As it is when Chandy had inducted fifth IUML minister into his cabinet, he was warned by a colleague that with this morally unconscionable move, he would be the last Congress Chief Minister of Kerala.
This third force had for decades in Kerala, run at a comfortable 2-5 per cent of the vote share without ever causing UDF or LDF candidates any harm; the BJP was at best a nuisance in one or two pockets which the two big coalitions tolerated since it kept the natives from becoming restless.
The numbers never lie. In the 2011 state elections, a seat that had held to form, the BJP registered a better than average 6 per cent vote share. But in May 2012, the people spoke loudly, increasing the BJP’s vote share by 17 per cent to 23 per cent. The Communists dropped 8 per cent, and the Congress retained that seat in spite of a 9 per cent vote erosion.
Re BJP, when Mr Modi compared the condition of destitute Kerala tribals to Somalia – a factually
correct statement, but one which the Congress tried to play up as an insult. An astute Rahul Gandhi chose not to campaign in Kerala at all and stayed away under the pretext of a security threat received in Pondicherry.
Notably AK Anthony chose to attack BJP and mocked it saying that the only account they’d open would be in a bank.
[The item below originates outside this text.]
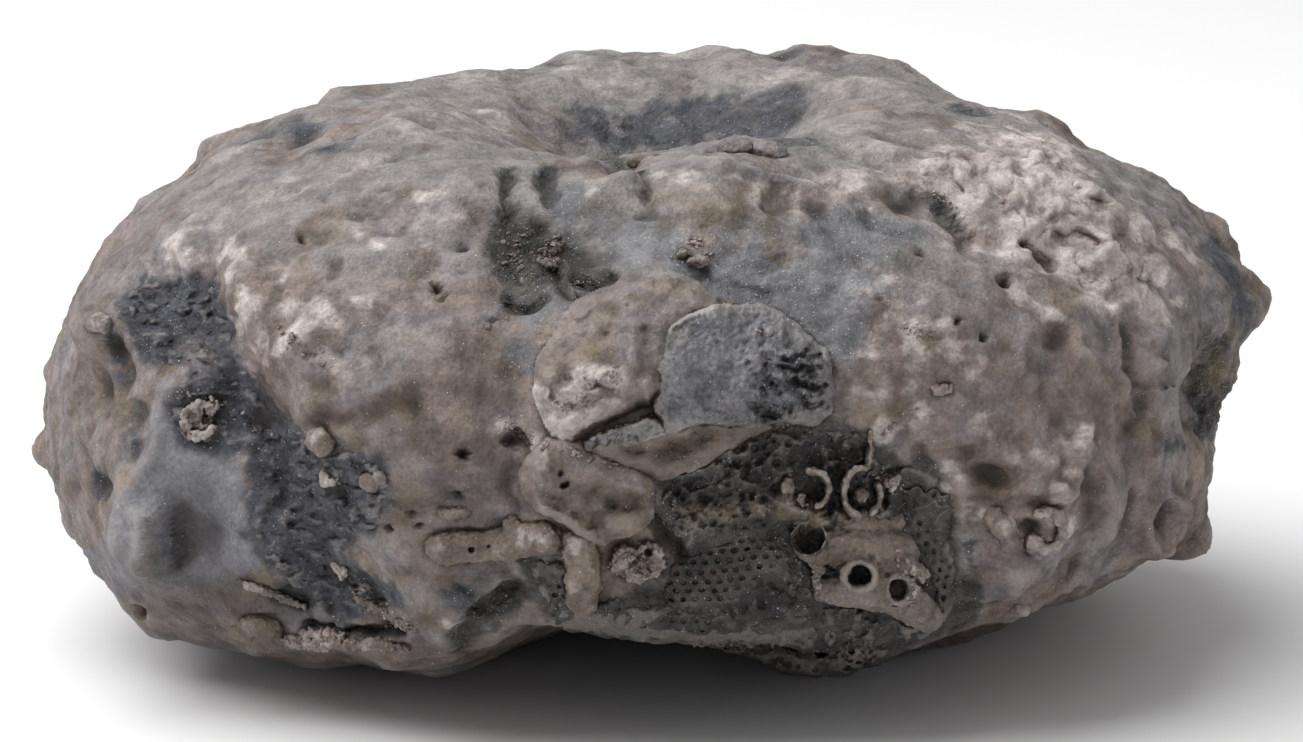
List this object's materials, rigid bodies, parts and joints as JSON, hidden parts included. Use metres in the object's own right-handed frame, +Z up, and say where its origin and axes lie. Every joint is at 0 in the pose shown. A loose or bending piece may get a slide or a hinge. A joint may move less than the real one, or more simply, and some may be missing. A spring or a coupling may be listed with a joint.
{
  "type": "fossil crinoid",
  "caption": "Squat, lobed crinoid cup turned to stone, with a stem pit in its upper face and fossil crusts, coral tubes and a shell fragment grown on its side.",
  "frame": {"origin": "centre of the bounding box in plan, on the plane the stone rests on", "axes": "+X along the longest extent, to the right as seen from the front; +Z up, the shortest extent, out of the stem pit; the front, with the shell fragment, faces -Y"},
  "size_m": [0.0392, 0.0372, 0.0178],
  "materials": {
    "stone": "matt fossil limestone, brown-grey with pale calcite and dark blue-grey shale, faintly sparkling"
  },
  "bodies": {
    "root": {"crinoid_fossil": "stone"}
  },
  "joints": []
}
The beneficiary this time was the BJP, though not good enough to secure more than one seat.
Now, the Congress has not only lost but its share per cent remained adept at both -bank politics and minority appeasement – the twin tools of overcoming the monolithic majority they lost in the late 60’s courtesy the Syndicate’s rebellion. Unfortunately, this approach works on the principle of swiftly-dwindling returns, as can be seen by the permanency of their losses in the Gangetic plains and the peninsula.
The situation was exacerbated in Kerala because here, both the Muslims and the Christians have their political parties who add straight half to the UDF’s kitty; the IUML for the Muslims of Malabar, and a clutch of ‘alphabetical’ Kerala Congress parties under KM Mani for the Christians. With the liberal intelligentsia not caring to contest this social abomination, both the IUML and the KC’s have over time, become accepted as part and parcel of the Malayalee political tableau; the result was a clear, distinct and visceral separation of electorates on religious grounds. But with the rise of the BJP – especially over the past three assembly elections, the Congress came to be faced with a serious issue: the winnability of their Hindu candidates.
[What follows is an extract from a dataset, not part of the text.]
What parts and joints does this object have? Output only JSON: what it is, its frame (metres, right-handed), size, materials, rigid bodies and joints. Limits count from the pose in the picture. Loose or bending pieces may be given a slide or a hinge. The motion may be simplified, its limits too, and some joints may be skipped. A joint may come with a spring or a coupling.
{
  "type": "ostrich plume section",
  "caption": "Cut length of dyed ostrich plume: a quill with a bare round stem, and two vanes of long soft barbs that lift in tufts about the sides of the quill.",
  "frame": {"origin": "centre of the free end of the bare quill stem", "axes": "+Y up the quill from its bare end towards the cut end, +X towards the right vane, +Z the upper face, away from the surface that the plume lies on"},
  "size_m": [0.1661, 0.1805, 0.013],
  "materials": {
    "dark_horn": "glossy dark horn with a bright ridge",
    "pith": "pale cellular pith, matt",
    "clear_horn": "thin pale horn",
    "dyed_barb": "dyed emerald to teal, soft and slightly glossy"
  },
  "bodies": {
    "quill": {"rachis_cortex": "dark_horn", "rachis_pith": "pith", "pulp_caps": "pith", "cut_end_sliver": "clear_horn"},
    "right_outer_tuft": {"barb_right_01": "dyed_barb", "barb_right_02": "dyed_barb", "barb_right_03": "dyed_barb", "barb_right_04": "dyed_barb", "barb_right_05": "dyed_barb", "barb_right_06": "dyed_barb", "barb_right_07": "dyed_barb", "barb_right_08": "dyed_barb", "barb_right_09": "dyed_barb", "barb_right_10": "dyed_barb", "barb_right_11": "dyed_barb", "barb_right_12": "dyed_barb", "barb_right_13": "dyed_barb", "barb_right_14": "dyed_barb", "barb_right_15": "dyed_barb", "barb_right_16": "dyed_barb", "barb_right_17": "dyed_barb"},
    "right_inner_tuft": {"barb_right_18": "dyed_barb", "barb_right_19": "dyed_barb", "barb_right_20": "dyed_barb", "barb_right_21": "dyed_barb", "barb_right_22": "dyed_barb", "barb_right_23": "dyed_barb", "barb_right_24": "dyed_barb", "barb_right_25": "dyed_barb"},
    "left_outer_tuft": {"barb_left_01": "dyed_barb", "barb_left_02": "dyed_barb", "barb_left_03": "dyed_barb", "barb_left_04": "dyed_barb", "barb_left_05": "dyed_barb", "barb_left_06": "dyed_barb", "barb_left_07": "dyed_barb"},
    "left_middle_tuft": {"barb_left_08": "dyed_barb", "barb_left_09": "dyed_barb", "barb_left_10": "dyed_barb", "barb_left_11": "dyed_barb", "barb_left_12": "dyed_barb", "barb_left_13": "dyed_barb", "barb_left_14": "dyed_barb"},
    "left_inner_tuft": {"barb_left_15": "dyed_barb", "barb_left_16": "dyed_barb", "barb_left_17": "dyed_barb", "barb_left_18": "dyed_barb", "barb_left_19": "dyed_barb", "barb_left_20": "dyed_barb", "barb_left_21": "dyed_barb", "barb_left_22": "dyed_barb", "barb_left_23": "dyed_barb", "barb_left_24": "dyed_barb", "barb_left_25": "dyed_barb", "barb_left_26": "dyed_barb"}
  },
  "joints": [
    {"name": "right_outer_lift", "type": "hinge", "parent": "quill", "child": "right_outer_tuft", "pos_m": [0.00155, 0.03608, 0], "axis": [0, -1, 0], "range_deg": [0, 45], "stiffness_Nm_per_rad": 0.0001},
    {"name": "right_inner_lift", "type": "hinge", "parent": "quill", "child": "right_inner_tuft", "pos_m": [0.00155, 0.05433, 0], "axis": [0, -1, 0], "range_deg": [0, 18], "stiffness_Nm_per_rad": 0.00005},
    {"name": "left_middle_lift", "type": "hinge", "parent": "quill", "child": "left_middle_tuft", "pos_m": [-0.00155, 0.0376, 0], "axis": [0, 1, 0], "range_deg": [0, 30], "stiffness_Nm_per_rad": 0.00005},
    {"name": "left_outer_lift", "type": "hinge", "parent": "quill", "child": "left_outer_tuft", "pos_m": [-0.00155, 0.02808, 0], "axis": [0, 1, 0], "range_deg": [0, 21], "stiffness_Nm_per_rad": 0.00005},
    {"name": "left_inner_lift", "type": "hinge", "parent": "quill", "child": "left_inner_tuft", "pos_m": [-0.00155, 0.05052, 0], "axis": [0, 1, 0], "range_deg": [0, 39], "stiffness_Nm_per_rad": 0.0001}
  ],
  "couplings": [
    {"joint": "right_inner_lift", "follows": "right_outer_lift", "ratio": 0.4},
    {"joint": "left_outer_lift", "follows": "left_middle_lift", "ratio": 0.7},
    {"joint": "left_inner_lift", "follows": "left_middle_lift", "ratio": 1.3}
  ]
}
In 2011, successful Hindu UDF candidates constituted only 35 per cent of the coalition’s total [25 of 72]. In 2016, this fell alarmingly to 28 per cent [13 of 47]. Why did this happen? The answer is simple – because predominant Hindu support for the UDF, which traditionally came from the upper caste Nair community, exited in droves to the BJP. The numbers are staggering even if the BJP did not enjoy any more than their solitary success this year, and they deserve to be assessed in detail.
In seat after seat, the angry Nair vote – finally fed up and galvanised by the UDF’s religious politicking, shifted primarily to the BJP. For example: Kozhikode North, -14 per cent; Manalur, -14 per cent; Thrissur, -17 per cent; Kodungallur, -20 per cent; Thripunithura, -16 per cent; Chengannur, -21 per cent; Vaikom, -16 per cent; Chatanoor, -20 per cent; Kazhakkoottam, -18 per cent; and on and on, from north to south. So much so that in the seats the UDF lost, the average vote swing away from them, and that largely to the BJP, is a painfully negative 10 per cent [bear in mind this includes a number of seats where the BJP has little presence, and where thus, the swing away was far less].
In Chavara, a popular UDF minister who won with a handsome 5 per cent margin in 2011, lost in 2016 solely because the Nair vote shifted to the BJP. So too in the north, in Kuthuparamba. The picture that emerges from three consecutive elections is of a rapid decline in the winnability of Hindu Congress candidates, thereby turning the party into a predominantly Christian one.
This is a dangerous development with the potential to rupture society further, and yet, the Congress leadership refuses to acknowledge it [nor the press for that matter, rather curiously, begging the question: why does the fourth estate in Kerala need to be so delicately and politically correct if it is impartial?]